The California Supreme Court took the case, it said, to determine the validity of the policy of not providing court reporters, even for indigent litigants who have already been granted fee waivers. Unanimously, the court ruled against this policy, finding it inconsistent with prior court decisions on litigants proceeding in forma pauperis, as well as California’s general public policy of facilitating access to the courts.
“As the court of appeal decision in the present case aptly demonstrates, the absence of a court reporter at trial court proceedings and the resulting lack of a verbatim record of such proceedings will frequently be fatal to a litigant’s [appellate case],” the opinion says.
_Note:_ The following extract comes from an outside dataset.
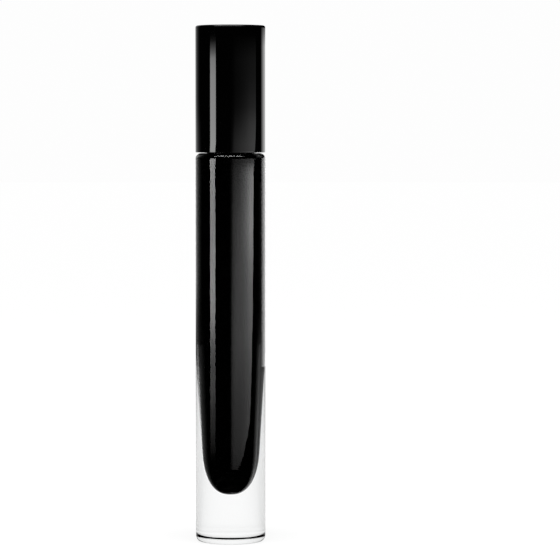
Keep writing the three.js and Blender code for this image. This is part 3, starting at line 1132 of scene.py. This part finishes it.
def make_cards():
    """The soft-boxes. Their tables are (height or angle, light) points, read by along()."""
    material = glow_material()
    near, far = 158.0, 500.0
    tall = (0.0, 124.0)
    taller = (-100.0, 400.0)
    strip_light = [
        (3, 0.0), (10, 0.3), (17, 0.55), (23.5, 1.1), (30, 1.2), (37, 2.2), (41, 3.8),
        (47, 4.9), (54, 5.3), (71, 4.8), (85, 5.5), (92, 6.5), (99, 5.9), (112, 5.3),
        (117, 4.4), (119, 2.0), (121.5, 0.2), (123.5, 0.0),
    ]
    make_card(
        "strip_left", material, near, tall,
        lambda z: -67.4 if z > JACKET_TOP else -68.3,
        lambda z: -46.8 if z > JACKET_TOP else -49.0,
        lambda degrees, z: along(strip_light, z),
    )

    panel_edge = [
        (0, 25), (3, 40), (6.5, 49), (10, 59), (13, 65), (17, 68), (23.5, 71), (30, 74),
        (37, 75.3), (44, 78.2), (58, 79.4), (71, 80.5), (85, 82.5), (88, 84.5), (94, 90),
        (99, 92),
    ]
    broad = [
        (0, 0.3), (6, 0.5), (17, 0.62), (30, 0.93), (37, 1.1), (58, 1.2), (71, 1.15),
        (85, 0.75), (88, 0.42), (92, 0.62), (99, 0.3), (103, 0.14), (108, 0.09), (117, 0.09),
        (124, 0.0),
    ]
    broad_across = [(0, 0.0), (5, 0.14), (9, 0.48), (15, 0.67), (24, 0.88), (36, 1.0)]
    broad_sharpness = [(17, 2.0), (37, 1.6), (57, 1.15), (80, 0.85), (92, 0.7), (100, 0.52)]
    hot = [
        (0, 0.0), (3, 0.3), (10, 0.8), (17, 0.65), (30, 0.7), (37, 1.05), (51, 1.5),
        (58, 1.9), (64, 2.8), (71, 3.35), (78, 3.2), (85, 2.85), (88, 0.35), (99, 0.38),
        (103, 0.2), (112, 0.06), (124, 0.0),
    ]
    hot_across = [(30, 0.0), (44, 0.2), (55, 0.48), (67, 0.9), (74, 1.0)]

    def panel_glow(degrees, z):
        sharpened = degrees * along(broad_sharpness, z)
        base = along(broad, z) * along(broad_across, sharpened)
        return base + along(hot, z) * along(hot_across, degrees)

    make_card(
        "panel_right", material, near, tall,
        lambda z: 0.0, lambda z: along(panel_edge, z), panel_glow,
    )

    wall_top = [(132, 1.0), (137, 0.22), (140, 0.0)]
    wall_across = [(122, 0.1), (128, 0.7), (134, 1.2), (144, 1.5), (160, 1.2)]
    make_card(
        "wall_right", material, far, taller,
        lambda z: 122.0, lambda z: 180.0,
        lambda degrees, z: along(wall_top, z) * along(wall_across, degrees),
    )

    wall_fall = [
        (-180, 1.0), (-160, 0.6), (-146, 0.32), (-137, 0.15), (-128, 0.05), (-118, 0.0),
    ]
    wall_lean = [(92, -10.0), (105, 0.0)]
    wall_foot = [(8, 0.1), (20, 0.4), (35, 1.0)]

    def wall_glow(degrees, z):
        return along(wall_fall, degrees + along(wall_lean, z)) * along(wall_foot, z)

    make_card(
        "wall_left", material, far, taller,
        lambda z: -180.0, lambda z: -100.0, wall_glow,
    )

    above_across = [(-72, 6.5), (-40, 4.4), (0, 3.6), (42, 4.2), (56, 2.4), (66, 0.0)]
    make_card(
        "above_front", material, 300.0, (400.0, 1000.0),
        lambda z: -72.0, lambda z: 66.0,
        lambda degrees, z: along(above_across, degrees),
    )


def make_overhead():
    """A large soft light above and a little in front."""
    data = bpy.data.lights.new("overhead", "AREA")
    data.shape = "RECTANGLE"
    data.size = 0.8
    data.size_y = 0.4
    data.energy = 3.7
    light = bpy.data.objects.new("overhead", data)
    light.location = (0.0, -0.08, 0.59)
    light.visible_camera = False
    light.visible_glossy = False
    light.visible_transmission = False
    bpy.context.scene.collection.objects.link(light)


# ---- the whole scene ----

make_jacket(acrylic_material())
make_vial(
    embedded_material(),
    moulded_black(
        "neck_plastic", (0.006, 0.006, 0.0065), (0.011, 0.011, 0.012), 0.2, 0.3, 0.000002,
    ),
)
make_wiper(wiper_material())
make_seal(seal_material())
make_cap(cap_material())
make_insert(moulded_black(
    "insert_plastic", (0.010, 0.010, 0.0105), (0.018, 0.018, 0.019), 0.34, 0.46, 0.000005,
))
make_weight(steel_material("turned_steel", (40.0, 40.0, 9000.0), 0.28, 0.42))
make_rod(moulded_black(
    "stem_plastic", (0.010, 0.0088, 0.0085), (0.016, 0.0145, 0.014), 0.42, 0.55, 0.000004,
))
make_wire(steel_material("drawn_steel", (9000.0, 9000.0, 900.0), 0.25, 0.4))
make_bristles(fibre_material())

make_camera()
make_world()
make_floor()
make_cards()
make_overhead()
bpy.context.scene.view_settings.view_transform = "Standard"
The Chief Justice, whose job duties include lobbying the state legislature for adequate court funding, also noted that numerous California trial courts have limited the availability of free court reporters because of funding shortfalls. She acknowledged the difficulties facing trial courts, but said they must make an exception allowing fee-waiver recipients access to a verbatim transcript. The court also found that the error was not harmless in Jameson’s case and sent it back to the court of appeal.
The ABA was among 40 organizations that filed or joined amicus briefs supporting Jameson, his appellate attorney, Michael Shipley, told Courthouse News.
“This issue was affecting in a negative way all kinds of people’s rights to petition the government for redress of their grievances,” said Shipley, a partner at Kirkland & Ellis. “It affects prisoners filing civil rights cases and it has a huge impact on family law cases,” who are often not represented by counsel.